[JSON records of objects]
══════

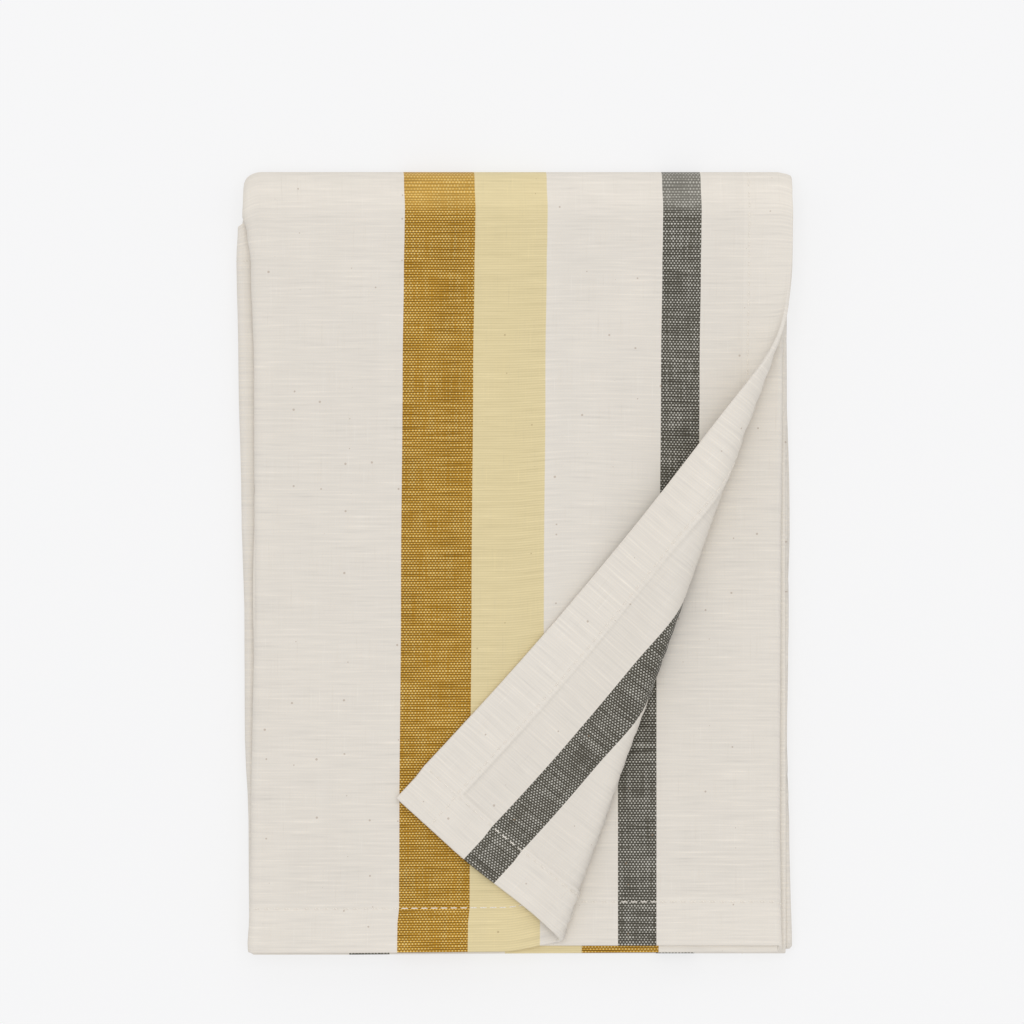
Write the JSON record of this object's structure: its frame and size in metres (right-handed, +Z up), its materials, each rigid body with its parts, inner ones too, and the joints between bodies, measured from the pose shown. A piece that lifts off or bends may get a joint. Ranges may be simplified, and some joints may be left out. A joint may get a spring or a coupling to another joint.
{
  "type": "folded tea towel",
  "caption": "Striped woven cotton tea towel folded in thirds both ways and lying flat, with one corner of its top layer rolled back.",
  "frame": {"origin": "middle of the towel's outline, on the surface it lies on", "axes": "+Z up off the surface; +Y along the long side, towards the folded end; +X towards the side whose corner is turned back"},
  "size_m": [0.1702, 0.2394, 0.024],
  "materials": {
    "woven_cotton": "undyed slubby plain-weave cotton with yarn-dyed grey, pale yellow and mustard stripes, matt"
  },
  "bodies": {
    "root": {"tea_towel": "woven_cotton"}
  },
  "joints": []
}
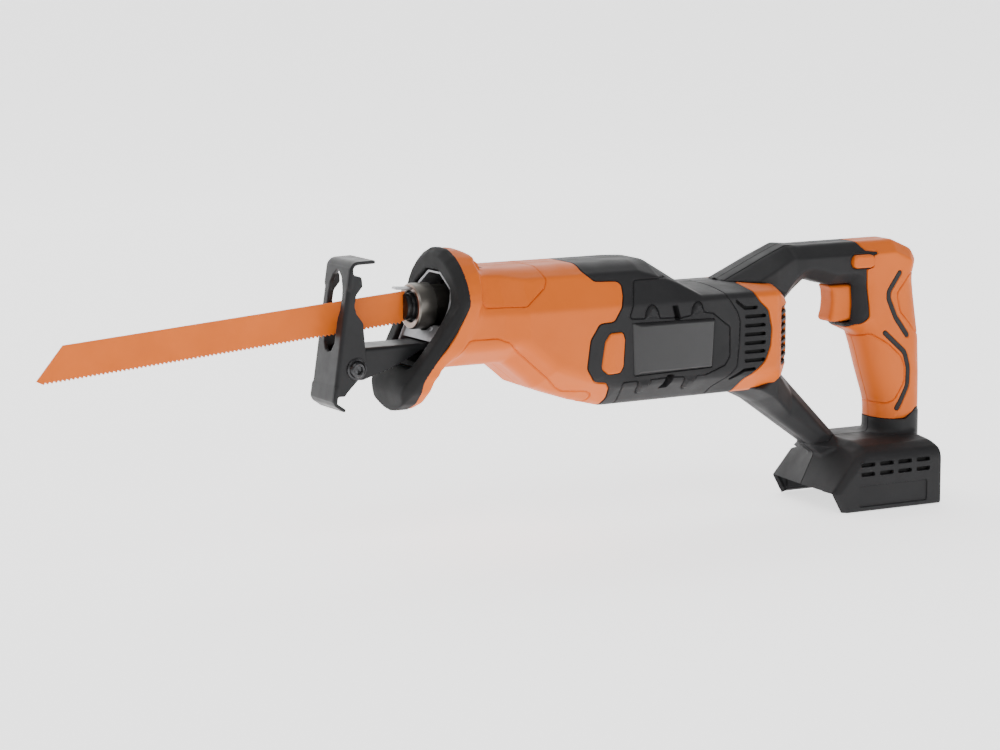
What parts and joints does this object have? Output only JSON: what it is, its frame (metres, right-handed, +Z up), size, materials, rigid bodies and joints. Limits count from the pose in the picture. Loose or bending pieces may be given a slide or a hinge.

══════

WHAT YOU ARE ASKED TO DO
Write the whole listing out again. Keep every line exactly as it is.

EXERCISE SOLUTION
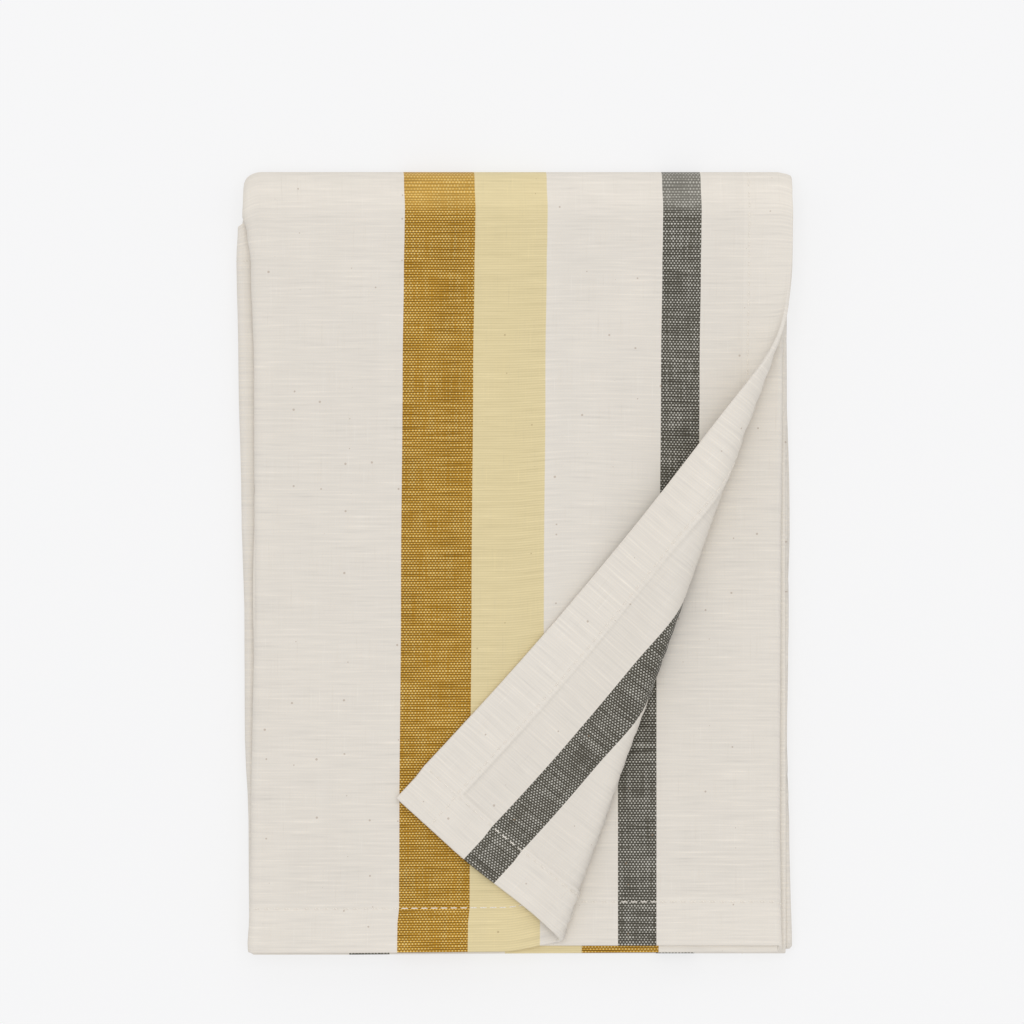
Write the JSON record of this object's structure: its frame and size in metres (right-handed, +Z up), its materials, each rigid body with its parts, inner ones too, and the joints between bodies, measured from the pose shown. A piece that lifts off or bends may get a joint. Ranges may be simplified, and some joints may be left out. A joint may get a spring or a coupling to another joint.
{
  "type": "folded tea towel",
  "caption": "Striped woven cotton tea towel folded in thirds both ways and lying flat, with one corner of its top layer rolled back.",
  "frame": {"origin": "middle of the towel's outline, on the surface it lies on", "axes": "+Z up off the surface; +Y along the long side, towards the folded end; +X towards the side whose corner is turned back"},
  "size_m": [0.1702, 0.2394, 0.024],
  "materials": {
    "woven_cotton": "undyed slubby plain-weave cotton with yarn-dyed grey, pale yellow and mustard stripes, matt"
  },
  "bodies": {
    "root": {"tea_towel": "woven_cotton"}
  },
  "joints": []
}
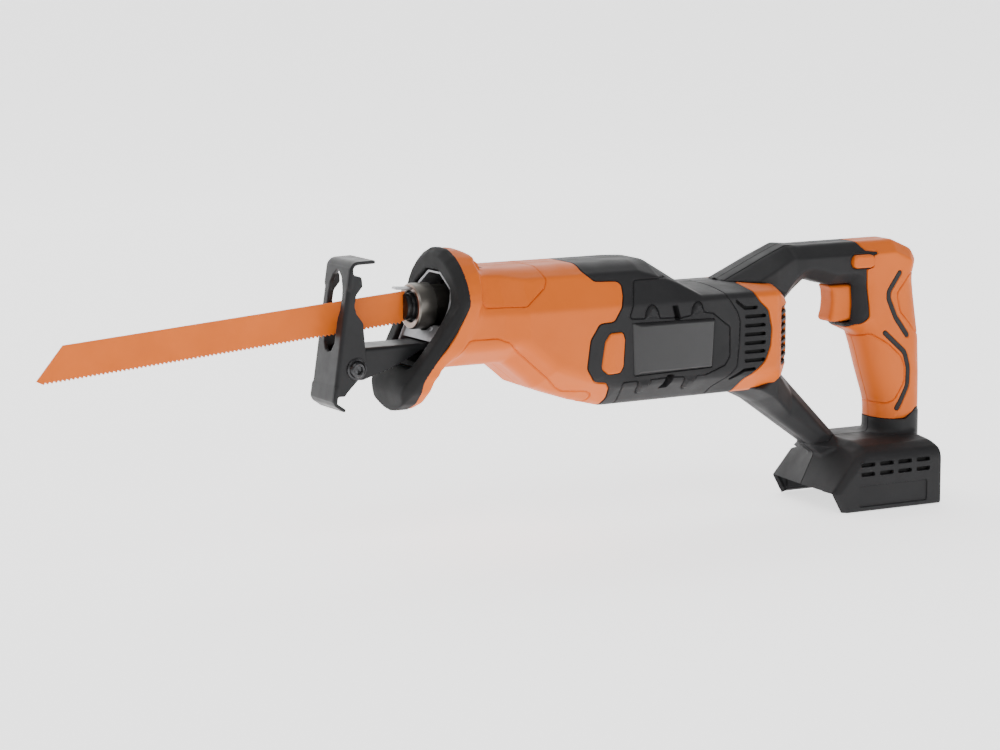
What parts and joints does this object have? Output only JSON: what it is, its frame (metres, right-handed, +Z up), size, materials, rigid bodies and joints. Limits count from the pose in the picture. Loose or bending pieces may be given a slide or a hinge.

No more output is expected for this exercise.